Хрустальный лабиринт (Алферова) - страница 88

– Глубоко здесь, я все время кашляю. Ждать надо, пока на мелководье перейдем…

– Поймал зайца?

– Нет. Зайцев на такой глубине нет. Или не знаешь?

– Надо попросить сотника, чтоб отправил кого-нибудь на старый шельф за зайцами…

– Римо умер…

– У тебя сколько таблеток?

– Сорок. В долг не даю. Только за золото.

– Кальмар семирукий…

– Восемь ног у кальмара…

– А я говорю – семирукий…

В ответ рвотные позывы – то есть смех. Никак не привыкнуть к этим звукам. Всякий раз приходится напомнить себе, что это смех. Только смех…

– А здесь на старом шельфе есть какие-нибудь находки? – спросил Платон на космолингве, и транслейтор перевел. Эгейцы не поняли. – Ну, к примеру, корабли… старые корабли на дне.

– Есть один… давно затонул, – сообщил эгеец. – Очень давно. Еще во времена Восьми Материков.

– Проводите туда?

– Сейчас? Нет, сейчас мы отдыхаем. После работы никуда из капсулы. Наплавались.

– Ну а завтра?

– Завтра у нас чистка. Завтра сотник на поверхность отпускает – от паразитов чиститься. К рассвету зазывалы всплывут чавиков кликать, а потом уж и мы. А то на глубине все паразитами обзавелись, житья от них нет. Такой день никто не пропустит: а то жди потом два месяца, да сам жироедов ножом по вечерам выковыривай.

– Я покажу. Сейчас… – предложил молодой эгеец с какими-то странными зеленоватыми, будто подернутыми бельмами глазами.

– Эй, куда ты, Тмим! – закричали все хором.

– Будешь так усердствовать, до нового гона не доживешь, – предрек эгеец, толстый даже по меркам Эгеиды.

– А чем заплатишь? – спросил доброволец, глядя в упор на археолога белесыми неживыми глазами.

Они и в самом деле были неживыми – уже потом профессор Рассольников узнал, что глаза у эгейцев подергиваются белой пленкой за несколько дней до смерти – если смерть, конечно, наступает от болезни.

Платон протянул Тмиму пластиковую карточку.

– Кредиты?

Белоглазый заколебался.
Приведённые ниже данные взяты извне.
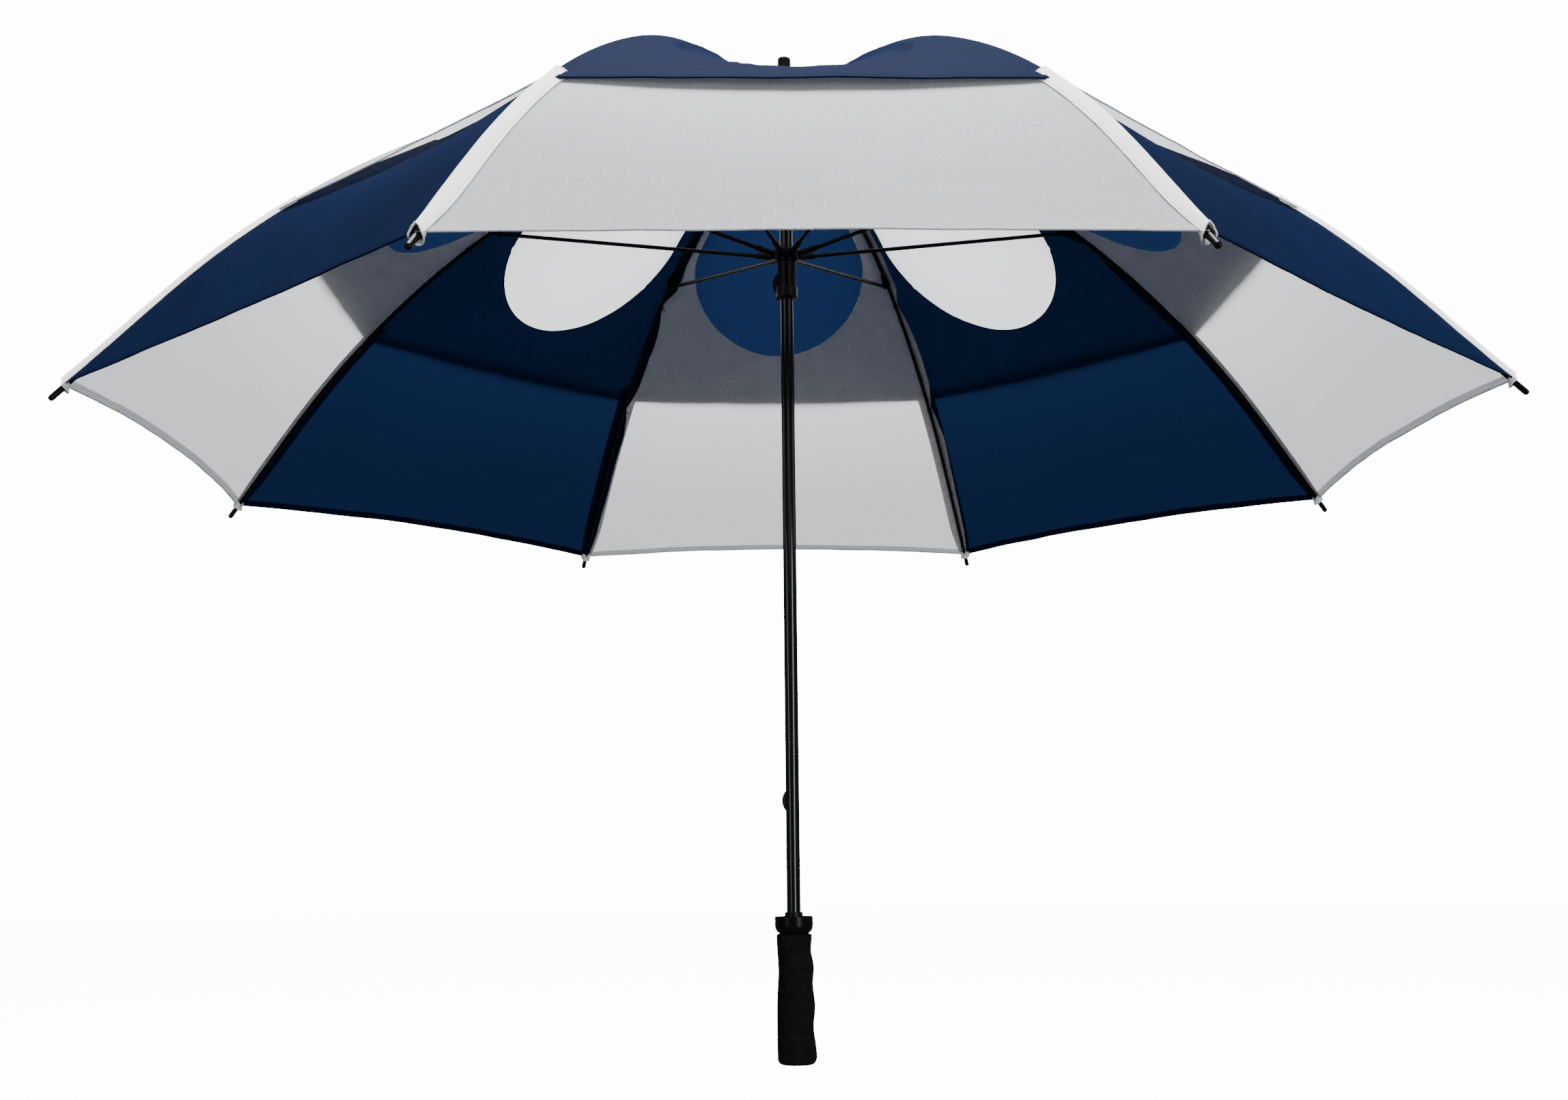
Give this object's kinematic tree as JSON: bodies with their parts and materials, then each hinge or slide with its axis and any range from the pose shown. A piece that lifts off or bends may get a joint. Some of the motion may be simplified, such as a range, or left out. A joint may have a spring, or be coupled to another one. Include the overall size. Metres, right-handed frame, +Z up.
{
  "type": "golf umbrella",
  "caption": "Open golf umbrella with a vented double canopy in alternating white and navy gores, black straight shaft, folding rib frame, runner and foam handle.",
  "frame": {"origin": "centre of the handle's lower end, on the shaft's axis", "axes": "+Z up the shaft towards the ferrule, +X towards the handle's finger grooves, -X towards the two catches"},
  "size_m": [1.2472, 1.2472, 1],
  "materials": {
    "white_cloth": "matt, plain weave",
    "navy_cloth": "matt, plain weave",
    "shaft_paint": "gloss",
    "rib_black": "satin",
    "black_plastic": "satin",
    "gloss_black_plastic": "gloss",
    "catch_black": "satin",
    "foam": "matt, fine cells",
    "steel_wire": "bright"
  },
  "bodies": {
    "shaft": {"shaft_tube": "shaft_paint", "top_notch": "black_plastic", "notch_wire": "steel_wire", "ferrule": "black_plastic", "catch_springs": "steel_wire", "handle_core": "black_plastic", "foam_grip": "foam", "tip_cup": "gloss_black_plastic", "cup_collar": "black_plastic"},
    "runner": {"runner": "black_plastic"},
    "upper_catch": {"upper_catch": "catch_black"},
    "lower_catch": {"lower_catch": "catch_black"},
    "rib_inner_1": {"rib_inner_1": "rib_black", "upper_panel_1": "white_cloth"},
    "rib_outer_1": {"rib_outer_1": "rib_black", "rib_tip_1": "gloss_black_plastic", "lower_panel_1": "navy_cloth"},
    "stretcher_1": {"stretcher_1": "rib_black"},
    "rib_inner_2": {"rib_inner_2": "rib_black", "upper_panel_2": "navy_cloth"},
    "rib_outer_2": {"rib_outer_2": "rib_black", "rib_tip_2": "gloss_black_plastic", "lower_panel_2": "white_cloth"},
    "stretcher_2": {"stretcher_2": "rib_black"},
    "rib_inner_3": {"rib_inner_3": "rib_black", "upper_panel_3": "white_cloth"},
    "rib_outer_3": {"rib_outer_3": "rib_black", "rib_tip_3": "gloss_black_plastic", "lower_panel_3": "navy_cloth"},
    "stretcher_3": {"stretcher_3": "rib_black"},
    "rib_inner_4": {"rib_inner_4": "rib_black", "upper_panel_4": "navy_cloth"},
    "rib_outer_4": {"rib_outer_4": "rib_black", "rib_tip_4": "gloss_black_plastic", "lower_panel_4": "white_cloth"},
    "stretcher_4": {"stretcher_4": "rib_black"},
    "rib_inner_5": {"rib_inner_5": "rib_black", "upper_panel_5": "white_cloth"},
    "rib_outer_5": {"rib_outer_5": "rib_black", "rib_tip_5": "gloss_black_plastic", "lower_panel_5": "navy_cloth"},
    "stretcher_5": {"stretcher_5": "rib_black"},
    "rib_inner_6": {"rib_inner_6": "rib_black", "upper_panel_6": "navy_cloth"},
    "rib_outer_6": {"rib_outer_6": "rib_black", "rib_tip_6": "gloss_black_plastic", "lower_panel_6": "white_cloth"},
    "stretcher_6": {"stretcher_6": "rib_black"},
    "rib_inner_7": {"rib_inner_7": "rib_black", "upper_panel_7": "white_cloth"},
    "rib_outer_7": {"rib_outer_7": "rib_black", "rib_tip_7": "gloss_black_plastic", "lower_panel_7": "navy_cloth"},
    "stretcher_7": {"stretcher_7": "rib_black"},
    "rib_inner_8": {"rib_inner_8": "rib_black", "upper_panel_8": "navy_cloth"},
    "rib_outer_8": {"rib_outer_8": "rib_black", "rib_tip_8": "gloss_black_plastic", "lower_panel_8": "white_cloth"},
    "stretcher_8": {"stretcher_8": "rib_black"}
  },
  "joints": [
    {"name": "runner_slide", "type": "slide", "parent": "shaft", "child": "runner", "axis": [0, 0, -1], "range_m": [0, 0.51375]},
    {"name": "rib_fold_1", "type": "hinge", "parent": "shaft", "child": "rib_inner_1", "pos_m": [0.0134, 0.00555, 0.929], "axis": [-0.3827, 0.9239, 0], "range_deg": [0, 73.1], "deforming": ["upper_panel_1"]},
    {"name": "rib_flex_1", "type": "hinge", "parent": "rib_inner_1", "child": "rib_outer_1", "pos_m": [0.31213, 0.12929, 0.86328], "axis": [-0.3827, 0.9239, 0], "range_deg": [-22.03, 0], "deforming": ["lower_panel_1"]},
    {"name": "stretcher_pivot_1", "type": "hinge", "parent": "rib_inner_1", "child": "stretcher_1", "pos_m": [0.30979, 0.12832, 0.8584], "axis": [-0.3827, 0.9239, 0], "range_deg": [-146.19, 0]},
    {"name": "rib_fold_2", "type": "hinge", "parent": "shaft", "child": "rib_inner_2", "pos_m": [0.00555, 0.0134, 0.929], "axis": [-0.9239, 0.3827, 0], "range_deg": [0, 73.1], "deforming": ["upper_panel_2"]},
    {"name": "rib_flex_2", "type": "hinge", "parent": "rib_inner_2", "child": "rib_outer_2", "pos_m": [0.12929, 0.31213, 0.86328], "axis": [-0.9239, 0.3827, 0], "range_deg": [-22.03, 0], "deforming": ["lower_panel_2"]},
    {"name": "stretcher_pivot_2", "type": "hinge", "parent": "rib_inner_2", "child": "stretcher_2", "pos_m": [0.12832, 0.30979, 0.8584], "axis": [-0.9239, 0.3827, 0], "range_deg": [-146.19, 0]},
    {"name": "rib_fold_3", "type": "hinge", "parent": "shaft", "child": "rib_inner_3", "pos_m": [-0.00555, 0.0134, 0.929], "axis": [-0.9239, -0.3827, 0], "range_deg": [0, 73.1], "deforming": ["upper_panel_3"]},
    {"name": "rib_flex_3", "type": "hinge", "parent": "rib_inner_3", "child": "rib_outer_3", "pos_m": [-0.12929, 0.31213, 0.86328], "axis": [-0.9239, -0.3827, 0], "range_deg": [-22.03, 0], "deforming": ["lower_panel_3"]},
    {"name": "stretcher_pivot_3", "type": "hinge", "parent": "rib_inner_3", "child": "stretcher_3", "pos_m": [-0.12832, 0.30979, 0.8584], "axis": [-0.9239, -0.3827, 0], "range_deg": [-146.19, 0]},
    {"name": "rib_fold_4", "type": "hinge", "parent": "shaft", "child": "rib_inner_4", "pos_m": [-0.0134, 0.00555, 0.929], "axis": [-0.3827, -0.9239, 0], "range_deg": [0, 73.1], "deforming": ["upper_panel_4"]},
    {"name": "rib_flex_4", "type": "hinge", "parent": "rib_inner_4", "child": "rib_outer_4", "pos_m": [-0.31213, 0.12929, 0.86328], "axis": [-0.3827, -0.9239, 0], "range_deg": [-22.03, 0], "deforming": ["lower_panel_4"]},
    {"name": "stretcher_pivot_4", "type": "hinge", "parent": "rib_inner_4", "child": "stretcher_4", "pos_m": [-0.30979, 0.12832, 0.8584], "axis": [-0.3827, -0.9239, 0], "range_deg": [-146.19, 0]},
    {"name": "rib_fold_5", "type": "hinge", "parent": "shaft", "child": "rib_inner_5", "pos_m": [-0.0134, -0.00555, 0.929], "axis": [0.3827, -0.9239, 0], "range_deg": [0, 73.1], "deforming": ["upper_panel_5"]},
    {"name": "rib_flex_5", "type": "hinge", "parent": "rib_inner_5", "child": "rib_outer_5", "pos_m": [-0.31213, -0.12929, 0.86328], "axis": [0.3827, -0.9239, 0], "range_deg": [-22.03, 0], "deforming": ["lower_panel_5"]},
    {"name": "stretcher_pivot_5", "type": "hinge", "parent": "rib_inner_5", "child": "stretcher_5", "pos_m": [-0.30979, -0.12832, 0.8584], "axis": [0.3827, -0.9239, 0], "range_deg": [-146.19, 0]},
    {"name": "rib_fold_6", "type": "hinge", "parent": "shaft", "child": "rib_inner_6", "pos_m": [-0.00555, -0.0134, 0.929], "axis": [0.9239, -0.3827, 0], "range_deg": [0, 73.1], "deforming": ["upper_panel_6"]},
    {"name": "rib_flex_6", "type": "hinge", "parent": "rib_inner_6", "child": "rib_outer_6", "pos_m": [-0.12929, -0.31213, 0.86328], "axis": [0.9239, -0.3827, 0], "range_deg": [-22.03, 0], "deforming": ["lower_panel_6"]},
    {"name": "stretcher_pivot_6", "type": "hinge", "parent": "rib_inner_6", "child": "stretcher_6", "pos_m": [-0.12832, -0.30979, 0.8584], "axis": [0.9239, -0.3827, 0], "range_deg": [-146.19, 0]},
    {"name": "rib_fold_7", "type": "hinge", "parent": "shaft", "child": "rib_inner_7", "pos_m": [0.00555, -0.0134, 0.929], "axis": [0.9239, 0.3827, 0], "range_deg": [0, 73.1], "deforming": ["upper_panel_7"]},
    {"name": "rib_flex_7", "type": "hinge", "parent": "rib_inner_7", "child": "rib_outer_7", "pos_m": [0.12929, -0.31213, 0.86328], "axis": [0.9239, 0.3827, 0], "range_deg": [-22.03, 0], "deforming": ["lower_panel_7"]},
    {"name": "stretcher_pivot_7", "type": "hinge", "parent": "rib_inner_7", "child": "stretcher_7", "pos_m": [0.12832, -0.30979, 0.8584], "axis": [0.9239, 0.3827, 0], "range_deg": [-146.19, 0]},
    {"name": "rib_fold_8", "type": "hinge", "parent": "shaft", "child": "rib_inner_8", "pos_m": [0.0134, -0.00555, 0.929], "axis": [0.3827, 0.9239, 0], "range_deg": [0, 73.1], "deforming": ["upper_panel_8"]},
    {"name": "rib_flex_8", "type": "hinge", "parent": "rib_inner_8", "child": "rib_outer_8", "pos_m": [0.31213, -0.12929, 0.86328], "axis": [0.3827, 0.9239, 0], "range_deg": [-22.03, 0], "deforming": ["lower_panel_8"]},
    {"name": "stretcher_pivot_8", "type": "hinge", "parent": "rib_inner_8", "child": "stretcher_8", "pos_m": [0.30979, -0.12832, 0.8584], "axis": [0.3827, 0.9239, 0], "range_deg": [-146.19, 0]},
    {"name": "upper_catch_press", "type": "slide", "parent": "shaft", "child": "upper_catch", "axis": [1, 0, 0], "range_m": [0, 0.0076], "stiffness_N_per_m": 800, "springref_m": -0.001, "deforming": ["catch_springs"]},
    {"name": "lower_catch_press", "type": "slide", "parent": "shaft", "child": "lower_catch", "axis": [1, 0, 0], "range_m": [0, 0.0035], "stiffness_N_per_m": 800, "springref_m": -0.001, "deforming": ["catch_springs"]}
  ],
  "couplings": [
    {"joint": "rib_fold_1", "follows": "runner_slide", "rad_per_m": 2.483},
    {"joint": "rib_flex_1", "follows": "runner_slide", "rad_per_m": -0.74822},
    {"joint": "stretcher_pivot_1", "follows": "runner_slide", "rad_per_m": -4.966},
    {"joint": "rib_fold_2", "follows": "runner_slide", "rad_per_m": 2.483},
    {"joint": "rib_flex_2", "follows": "runner_slide", "rad_per_m": -0.74822},
    {"joint": "stretcher_pivot_2", "follows": "runner_slide", "rad_per_m": -4.966},
    {"joint": "rib_fold_3", "follows": "runner_slide", "rad_per_m": 2.483},
    {"joint": "rib_flex_3", "follows": "runner_slide", "rad_per_m": -0.74822},
    {"joint": "stretcher_pivot_3", "follows": "runner_slide", "rad_per_m": -4.966},
    {"joint": "rib_fold_4", "follows": "runner_slide", "rad_per_m": 2.483},
    {"joint": "rib_flex_4", "follows": "runner_slide", "rad_per_m": -0.74822},
    {"joint": "stretcher_pivot_4", "follows": "runner_slide", "rad_per_m": -4.966},
    {"joint": "rib_fold_5", "follows": "runner_slide", "rad_per_m": 2.483},
    {"joint": "rib_flex_5", "follows": "runner_slide", "rad_per_m": -0.74822},
    {"joint": "stretcher_pivot_5", "follows": "runner_slide", "rad_per_m": -4.966},
    {"joint": "rib_fold_6", "follows": "runner_slide", "rad_per_m": 2.483},
    {"joint": "rib_flex_6", "follows": "runner_slide", "rad_per_m": -0.74822},
    {"joint": "stretcher_pivot_6", "follows": "runner_slide", "rad_per_m": -4.966},
    {"joint": "rib_fold_7", "follows": "runner_slide", "rad_per_m": 2.483},
    {"joint": "rib_flex_7", "follows": "runner_slide", "rad_per_m": -0.74822},
    {"joint": "stretcher_pivot_7", "follows": "runner_slide", "rad_per_m": -4.966},
    {"joint": "rib_fold_8", "follows": "runner_slide", "rad_per_m": 2.483},
    {"joint": "rib_flex_8", "follows": "runner_slide", "rad_per_m": -0.74822},
    {"joint": "stretcher_pivot_8", "follows": "runner_slide", "rad_per_m": -4.966}
  ]
}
Но Платон уже вновь облачился в подводный костюм и подтолкнул добровольца к выходу. Лучи мощного фонаря прорезали мутную воду. Эгеец знаком указал, куда плыть. Археолог дышал с трудом: в воде было слишком много примесей, преобразователи даже в режиме турбо не успевали готовить дыхательную смесь.

К счастью, плыть было недалеко – между двух рифов обозначился едва заметный выступ – бок затонувшего много сотен лет назад корабля. Весь покрытый толстым слоем отложений корабль этот еще во времена Восьми Материков напоролся на риф и пошел на дно. Долгие годы он покоился здесь, пока на него случайно не натолкнулись шахтеры-эгейцы. Первым делом они обыскали скалы вокруг в поисках золота, но обнаружили лишь бронзовые слитки и бронзовые монеты – добычу не слишком великую. Корабль был очень древний и намертво врос в подводные скалы. Раскапывать здесь – если всерьез – надо не день и не два. Месяцы и месяцы нужны, и не одному археологу, а целой команде. А у Платона времени было – чуть, да и то незаконное. Желание преуспеть и сознание, что сделать что-то серьезное невозможно вызывало суетливую лихорадку и – как ни странно – чем-то походило на эйфорию. Или это чип, регулирующий состав газовой смеси, барахлил?